Puerto Rico has produced a number of outstanding jockeys over the years, including Jose Ortiz, who was voted the Eclipse Award winner for the first time. As he finished his acceptance speech, Ortiz’s voice cracked with emotion as he acknowledged his brother, jockey Irad Ortiz Jr.

“I dedicate this award to my brother. Thank you,” Jose Ortiz said.

Like Ortiz, owner Gary West was a first-time winner, for his 3-year-old colt West Coast. But West has been in the game for decades, which he said made him all the more appreciative of finally winning.

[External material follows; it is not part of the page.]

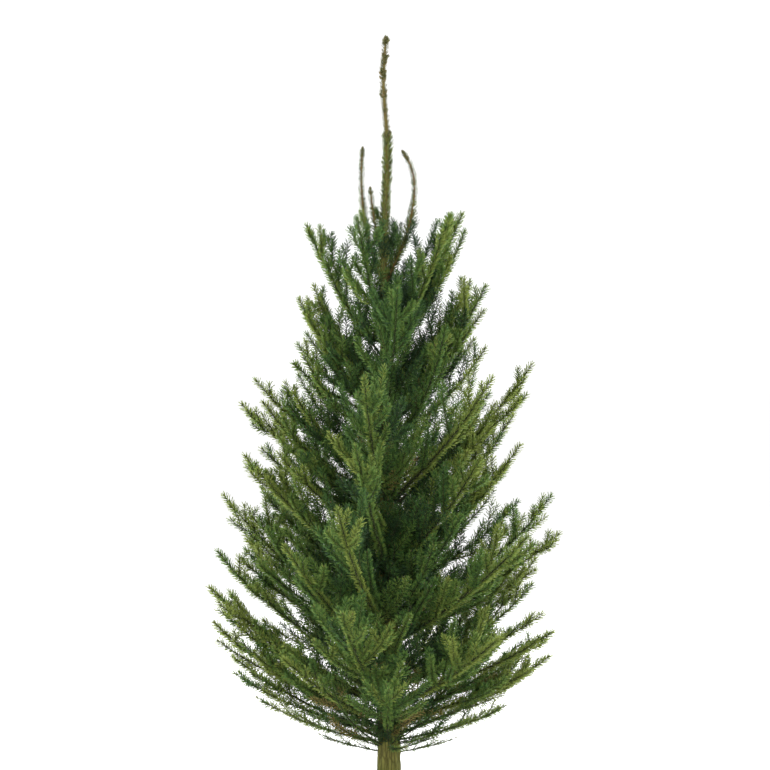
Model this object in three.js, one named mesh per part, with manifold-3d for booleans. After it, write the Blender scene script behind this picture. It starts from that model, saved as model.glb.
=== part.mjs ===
// A cut spruce Christmas tree in a plain steel stand, in millimetres, +Z up.
// The origin is the centre of the flat underside of the stand's bowl, on the floor.
// The trunk leaves the bowl and runs whole through eight whorls of boughs to the foot of its leader.
// Every whorl carries masses of needles: one stem each, with side shoots that branch by a seeded rule.
// A shoot is a slim core with bands of three sprays; each spray stands for a small twig and its needles.
import * as THREE from "three";
import { mergeVertices } from "three/addons/utils/BufferGeometryUtils.js";
import Module from "manifold-3d";

const wasm = await Module();
wasm.setup();

// Driving dimensions of the tree
const treeHeight = 2100; // floor to the tip of the leader
const leaderBase = 1545; // where the bare trunk ends and the needles on the leader start
const leaderYear = 1836; // where the leader's last year of growth starts, which is slimmer
const footRadius = 34.5;
const tipRadius = 2.2;
const taperPower = 1.2;
const flare = 3; // extra radius at the saw cut
const flareHeight = 70;
const gap = 0.3; // clearance where two solids meet
const trunkSides = 12;
const trunkRings = 12;
const seed = 64;

// Driving dimensions of the stand
const bowlRadius = 104;
const bowlHeight = 98;
const bowlWall = 2.5;
const bowlFloor = 4;
const bowlSegments = 24;
const rimBead = 3.6;
const legWidth = 26;
const legThickness = 5;
const legReach = 262;
const screwHeight = 78;
const screwRadius = 4;
const screwHole = 4.6;
const screwEnd = 146;
const bossRadius = 9.5;
const bossLength = 9;
const collarLength = 18; // the screw's thick head, which its handle passes through
const collarExtra = 3.2;
const handleLength = 58;
const handleRadius = 3.4;
const roundSegments = 8; // sides of the screws and handles

// Centre line of the trunk and leader: [height, sideways, depth]
const trunkCourse = [
  [bowlFloor + gap, 0, 0],
  [130, 0, 0],
  [420, 1, 3],
  [900, -6, 2],
  [1300, -11, -3],
  [1555, -14, -2],
  [1800, -4, 2],
  [1984, -16, 0],
  [treeHeight, -8, -2],
];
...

“I’ve waited 40 years for this award,” said West, who races horses in partnership with his wife, Mary. Had he won early on, West said he might have thought this was easy, but “after 40 years of beating your head against the wall, I can say this is a tough game.”

West Coast this year will try to follow in the footsteps of Gun Runner, as a Grade 1 winner at 3 who remained in training at 4 and went on to be Horse of the Year.

Steve Asmussen, Gun Runner’s trainer, said he was gratified that a horse who had so much residual value at the end of his 3-year-old campaign continued to race instead of going to stud. The payoff was Horse of the Year. Asmussen said he was thrilled that owners Winchell Thoroughbreds and Three Chimneys Farm were “rewarded like this.”

The awards ceremony was the longest in at least 20 years, clocking in at 3 hours and 5 minutes by the time the connections of Gun Runner were able to leave the stage after accepting the gold trophy for Horse of the Year. Nick Luck, the witty British commentator who played host for the first time, gradually embraced the absurdity of the situation as it unfolded, repeatedly making light of the lengthy evening.

As the ceremony reached the two-hour mark, Luck said, “I’ve just had a catheter put in, so I should be good for the next three hours.” Fifteen minutes later, after a video was shown for Gun Runner – at that point the second of three Horse of the Year candidates to have a tribute played – Luck said of the Horse of the Year award, “We’ll find out his fate very shortly. But let’s not get carried away – sometime this week.”

It only seemed like the ceremony had taken 10 years when Alex Waldrop, the president and chief executive of the National Thoroughbred Racing Association who always presents the final award of the night, opened the envelope and said, “The 2007 Horse of the Year is Gun Runner.”